Many people asked me what I took out of this experience and why I was there. For me the answer was two pronged. Firstly, Club 4X4 has enjoyed tremendous support from the 4X4 community and I wanted us as a business to start looking at a way to give back. I was very lucky to have been invited to the Crossed up 4X4 Club meeting all those months ago, where I met with Matt and Rebecca from Hope Street and the relationship kicked off.

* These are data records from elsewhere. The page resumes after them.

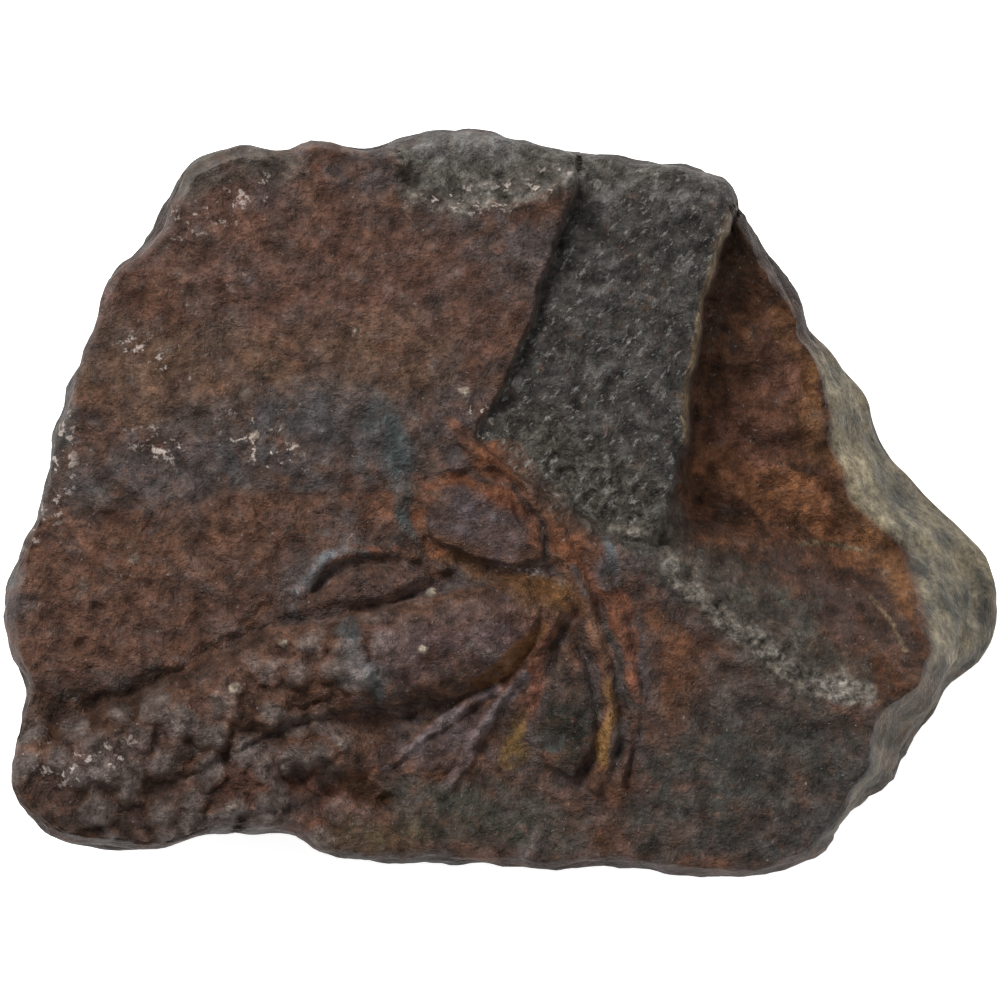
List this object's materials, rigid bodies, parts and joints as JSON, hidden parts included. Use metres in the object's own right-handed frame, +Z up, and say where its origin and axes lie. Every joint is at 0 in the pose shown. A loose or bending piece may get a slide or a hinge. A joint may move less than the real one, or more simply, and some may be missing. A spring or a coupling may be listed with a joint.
{
  "type": "fossil trilobite",
  "caption": "Loose piece of iron-stained mudstone with the front half of a trilobite raised on its broken upper face; it rests flat with the fossil up.",
  "frame": {"origin": "on the flat resting face under the stone, below the middle of the picture's view of it", "axes": "+Z up, out of the face that carries the fossil; +X along the stone's longest way, towards the weathered corner that the trilobite's head points to; +Y to the back, where the recessed bed is"},
  "size_m": [0.1, 0.0754, 0.038],
  "materials": {
    "mudstone": "matt, rough, stained brown and grey by iron"
  },
  "bodies": {
    "root": {"fossil_stone": "mudstone"}
  },
  "joints": []
}
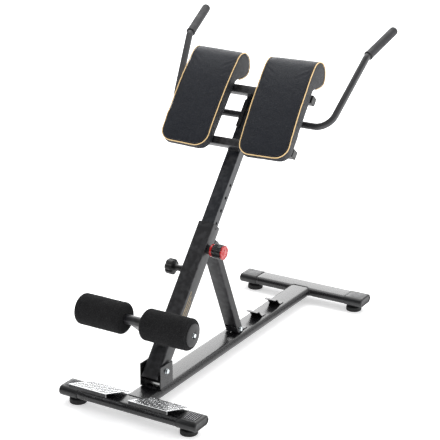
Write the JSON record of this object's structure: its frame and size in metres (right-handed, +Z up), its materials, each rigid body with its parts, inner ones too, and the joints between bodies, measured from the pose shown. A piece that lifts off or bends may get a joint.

Secondly, at a much more personal level this event has taught me a bit about myself. I’m sure I’m not alone when I say that life is hectic, we are forever chasing the next thing, running at over 100% to achieve the goals we have and the things we need to do in very day in life. In this process it is very likely that the small things in life get forgotten, ignored, assumed. Yes it was only a short time, but over two days I didn’t get to choose what I ate, I dealt with the relative discomfort of the sleeping arrangement (although I think there are many homeless out there that would love to get their hands on what I had). This wasn’t life altering, as I said two days is not a long time – for me it wasn’t the physical challenge but the mental and emotional insights that struck me. I found it very difficult to absorb the non-physical challenges faces by the drug afflicted, the mentally ill, and the homeless.
Going back to my young family, the one thing that kept plaguing me was that every single homeless person was someone’s baby once. Those irreplaceable (but sometimes frustrating!) little creatures that keep you young, greet you after that long day; the ones that have you beaming with pride at every milestone. Somewhere along the way these people lost their ability to cope with life – this is what I found very difficult to stomach and had me emotional at the top of Mt Pinnibar.
As a society we need to find ways to help these people and to support charities like Hope Street. We certainly look forward to returning as a major sponsor for 2018.